__Stated goal__. Can you restate the lines of the entries below, word for word, from the first one through the line that includes "of peat, bark"?

[A block of data]
============
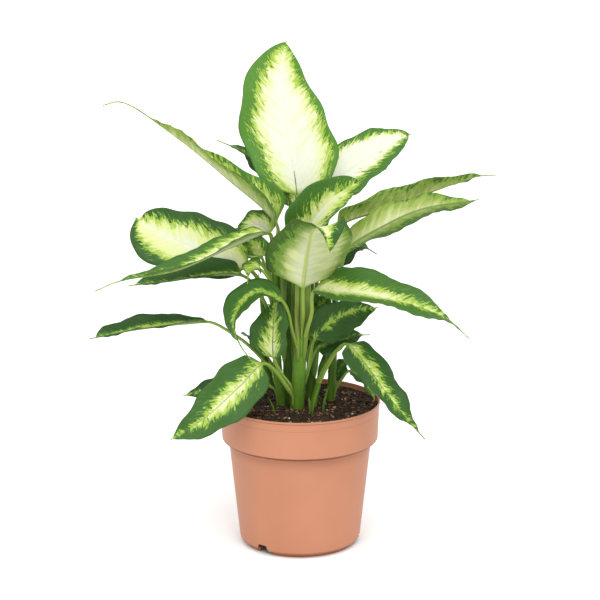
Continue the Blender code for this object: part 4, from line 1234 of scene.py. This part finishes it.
class PLANT_OT_litter(bpy.types.Operator):
    """Scatter crumbs of peat, bark chips and white grains on the soil"""

    bl_idname = "plant.litter"
    bl_label = "Crumbs, bark and grains"

    def execute(self, context):
        settings = context.scene.plant_soil
        top, _ = soil_wall(context.scene.plant_pot)
        peat, bark = (settings.colour, settings.light), (settings.light, settings.bark)

        def strew(name, count, sizes, shape, seed, surface, colours, depth):
            """Scatter one kind of bits and give them their material."""
            bits = scatter(name, count, sizes, shape, seed, top, settings.mound / MM)
            finish_piece(bits, litter_surface(surface, *colours, depth), "soil")

        crumb = crumb_shape(subdivisions=1, unevenness=0.25, size=(1.0, 0.8, 0.7), seed=3)
        strew("soil_crumbs", settings.crumbs, CRUMB_SIZES, crumb, 11, "crumb_peat", peat, 0.0005)
        chip = chip_shape(size=(1.0, 0.45, 0.16), seed=5)
        strew("bark_chips", settings.chips, CHIP_SIZES, chip, 23, "bark_chip", bark, 0.0004)
        grain = crumb_shape(subdivisions=2, unevenness=0.18, size=(1.0, 0.9, 0.8), seed=7)
        strew("white_grains", settings.grains, GRAIN_SIZES, grain, 31, "grain_white", GRAIN_COLOURS, 0.0002)
        return {"FINISHED"}


def scarred(stem, index, spacing, _, height):
    """Radius, grain and scars of a stem at a height, with a ring at every spacing."""
    wobble = SCAR_WOBBLE * np.sin(STALK_TURNS + index * SCAR_TURN)
    place = (height + wobble) % spacing - spacing / 2
    scar = bell(place / SCAR_HALF_WIDTH)
    relief = SCAR_RELIEF * scar - JOINT_TAPER * ease(place / spacing * 2)
    return stem_radius(stem, height) - STALK_INSET + relief, STALK_TURNS * stem.foot_radius, scar


def young(index, foot, middle, top, share, _):
    """Radius and grain of a young petiole at a share of its length, with no scars."""
    radius = np.interp(share, YOUNG_STOPS, (YOUNG_FOOT * foot, foot, middle, top, YOUNG_TIP * top))
    return radius, STALK_TURNS * foot + index * YOUNG_GRAIN_SHIFT, 0.0


class PLANT_OT_stems(bpy.types.Operator):
    """Make the stems with their ring scars, and the young petioles between them"""

    bl_idname = "plant.stems"
    bl_label = "Stems"

    def execute(self, context):
        settings = context.scene.plant_stems
        surface = stem_surface(settings)
        spacing = settings.scar_spacing / MM
        for index, stem in enumerate(STEMS):
            path = stem_path(stem)
            count = round(path.along[-1] / STALK_RING_SPACING)
            profile = partial(scarred, stem, index, spacing)
            stalk(f"stalk_{stem.name}", path, count, profile, (stem.shade, 0.0), surface, f"stem_{stem.name}")
        for index, (knots, foot, middle, top, *tone) in enumerate(SHEATHS):
            profile = partial(young, index, foot, middle, top)
            stalk(f"young_petiole_{index + 1}", Path(knots), YOUNG_RINGS, profile, tone, surface)
        return {"FINISHED"}


class PLANT_OT_leaves(bpy.types.Operator):
    """Make every leaf with its petiole, veins and variegation"""

    bl_idname = "plant.leaves"
    bl_label = "Leaves"

    def execute(self, context):
        surface = leaf_surface(context.scene.plant_leaves)
        for seed, leaf in enumerate(LEAVES):
            make_leaf(leaf, seed, surface)
        return {"FINISHED"}


FLOOR_SIZE = 40.0
FLOOR_PARTS = 8
KEY_PLACE = Vector((0.1, -1.6, 2.2))
SENSOR_WIDTH = 36.0


class PLANT_OT_stage(bpy.types.Operator):
    """Make the floor, the soft lights and the camera"""

    bl_idname = "plant.stage"
    bl_label = "Floor, lights and camera"

    def execute(self, context):
        settings = context.scene.plant_stage
        deselect()
        bpy.ops.mesh.primitive_grid_add(
            x_subdivisions=FLOOR_PARTS, y_subdivisions=FLOOR_PARTS, size=FLOOR_SIZE)
        floor = new_object("floor")
        floor.data.materials.append(floor_surface(settings.floor))
        world = bpy.data.worlds.new("soft_sky")
        context.scene.world = world
        world.use_nodes = True
        background = world.node_tree.nodes["Background"]
        background.inputs["Color"].default_value = (1.0, 1.0, 1.0, 1.0)
        background.inputs["Strength"].default_value = settings.sky
        deselect()
        turn = (-KEY_PLACE).to_track_quat("-Z", "Y").to_euler()
        bpy.ops.object.light_add(type="SUN", location=KEY_PLACE, rotation=turn)
        key = context.active_object
        key.name = "key"
        key.data.energy = settings.key
        key.data.angle = settings.spread
        place = (0.0, -settings.distance, settings.height)
        bpy.ops.object.camera_add(location=place, rotation=(math.pi / 2 - settings.tilt, 0.0, 0.0))
        camera = context.active_object
        camera.name = "camera"
        camera.data.lens = settings.lens
        camera.data.sensor_width = SENSOR_WIDTH
        context.scene.camera = camera
        context.scene.view_settings.view_transform = "Standard"
        return {"FINISHED"}


class PLANT_PT_panel(bpy.types.Panel):
    """The plant's pieces and their settings"""

    bl_idname = "PLANT_PT_panel"
    bl_label = "Potted dieffenbachia"
    bl_space_type = "VIEW_3D"
    bl_region_type = "UI"
    bl_category = "Plant"

    def draw(self, context):
        for operator, settings in zip(OPERATORS, ("pot", "soil", "soil", "stems", "leaves", "stage")):
            self.layout.operator(operator.bl_idname)
            group = getattr(context.scene, f"plant_{settings}")
            for name in group.__annotations__:
                self.layout.prop(group, name)


GROUPS = {
    "plant_pot": PotSettings,
    "plant_soil": SoilSettings,
    "plant_stems": StemSettings,
    "plant_leaves": LeafSettings,
    "plant_stage": StageSettings,
}
OPERATORS = (PLANT_OT_pot, PLANT_OT_soil, PLANT_OT_litter, PLANT_OT_stems, PLANT_OT_leaves, PLANT_OT_stage)


def register():
    for name, group in GROUPS.items():
        bpy.utils.register_class(group)
        setattr(bpy.types.Scene, name, PointerProperty(type=group))
    for operator in OPERATORS:
        bpy.utils.register_class(operator)
    bpy.utils.register_class(PLANT_PT_panel)


def unregister():
    bpy.utils.unregister_class(PLANT_PT_panel)
    for operator in reversed(OPERATORS):
        bpy.utils.unregister_class(operator)
    for name, group in GROUPS.items():
        delattr(bpy.types.Scene, name)
        bpy.utils.unregister_class(group)


def main():
    register()
    bpy.ops.plant.pot()
    bpy.ops.plant.soil()
    bpy.ops.plant.litter()
    bpy.ops.plant.stems()
    bpy.ops.plant.leaves()
    bpy.ops.plant.stage()


if __name__ == "__main__":
    main()
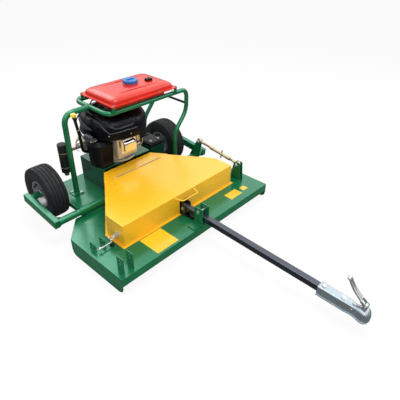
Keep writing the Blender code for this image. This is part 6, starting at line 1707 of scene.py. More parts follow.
def makeAirBox(s):
    low, high = s["z"]
    seam = s["seam"]
    base = loft([
        airRing(s, inset, z)
        for inset, z in (
            (0.012, low), (0.0075, low + 0.0015), (0.0055, low + 0.006), (0.0018, seam - 0.01),
            (0.0018, seam - 0.0035), (0.003, seam - 0.0025), (0.003, seam))])
    assemble("airBoxBase", [base], "satinPlastic", nodes="air_box")
    lid = loft([
        airRing(s, inset, z)
        for inset, z in (
            (0.003, seam - 0.0004), (0.0004, seam), (0.0, seam + 0.001), (0.0, seam + 0.0075),
            (0.0008, seam + 0.009), (0.0026, seam + 0.01), (0.014, high - 0.005), (0.0165, high - 0.0022),
            (0.02, high - 0.0008), (0.024, high - 0.0004), (0.027, high - 0.0016), (0.03, high - 0.0018))])
    assemble("airBoxLid", [lid], "glossPlastic")
    rib = slab((-0.00095, 0.00095), (-0.0011, 0.0011), (-0.046, 0.046), 0.0005, 1)
    route = [(s["x"][0] + 0.046, s["y"][0] + 0.0026, 0.252), (s["x"][1] - 0.018, s["y"][0] + 0.0026, 0.252)]
    alongPaths("airBoxRibs", [rib], [route], 0.0046, "satinPlastic")
    clips = []
    for x in (s["x"][0] + 0.05, s["x"][1] - 0.024):
        clips.append(slab(
            around(x, 0.014), (s["y"][0] + 0.0002, s["y"][0] + 0.004), (seam - 0.02, seam - 0.002), 0.001))
    clips.append(slab((-0.115, -0.098), (0.735, 0.79), (0.215, 0.3), 0.006, 3))
    assemble("airBoxClips", clips, "glossPlastic")


# carburettor and controls on the left, linkage and spark lead on the right
def makeCarburettor():
    throatY, throatZ = 0.856, 0.3
    shapes = [
        slab((-0.2275, -0.1725), (0.8335, 0.8785), (0.27, 0.3215), 0.0045, 3),
        bar((-0.18, throatY, throatZ), (-0.128, throatY, throatZ), 0.017, 32),
        turned(
            [(0, 0.012), (0.0005, 0.0185), (0.004, 0.021), (0.03, 0.021), (0.032, 0.0195), (0.032, 0)],
            (-0.2, throatY, 0.242), up, 40),
        bar((-0.22, 0.844, 0.318), (-0.22, 0.844, 0.332), 0.0034, 20, 0.0005)]
    for x, z in ((-0.186, 0.29), (-0.186, 0.311)):
        shapes.append(bar((x, 0.8336, z), (x, 0.83, z), 0.0042, 16, 0.0006))
    shapes.append(slab((-0.1745, -0.166), (0.826, 0.886), (0.272, 0.328), 0.002, 2))
    assemble("carburettor", shapes, "castAlloy", nodes="carburettor")


def makeControlBox():
    box = [
        slab((-0.234, -0.196), (0.724, 0.829), (0.353, 0.369), 0.003, 2),
        slab((-0.235, -0.212), (0.736, 0.804), (0.35, 0.39), 0.006, 3),
        slab((-0.2362, -0.234), (0.744, 0.796), (0.356, 0.384), 0.001, 2)]
    assemble("controlBox", box, "greyPlastic")
    places = [((-0.2345, y, 0.3595), (-1, 0, 0)) for y in (0.7345, 0.8185)]
    places.append(((-0.21, 0.7262, 0.361), forward))
    bolts("controlScrews", places, {"head": 0.008, "high": 0.004, "washer": 0.0056})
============
__The answer__.
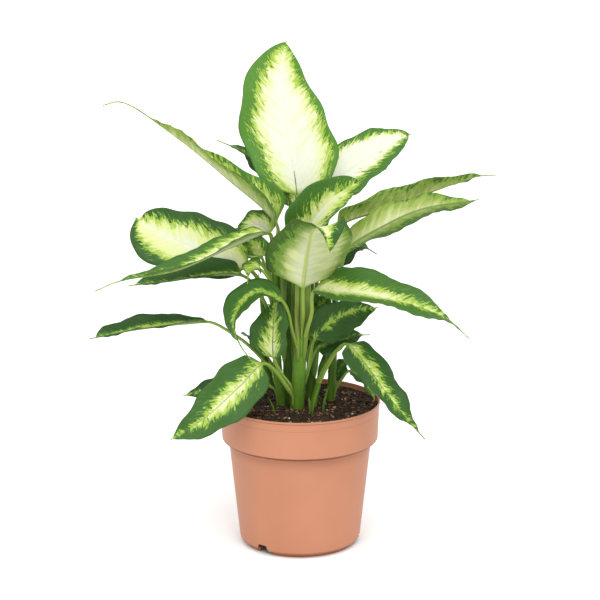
Continue the Blender code for this object: part 4, from line 1234 of scene.py. This part finishes it.
class PLANT_OT_litter(bpy.types.Operator):
    """Scatter crumbs of peat, bark chips and white grains on the soil"""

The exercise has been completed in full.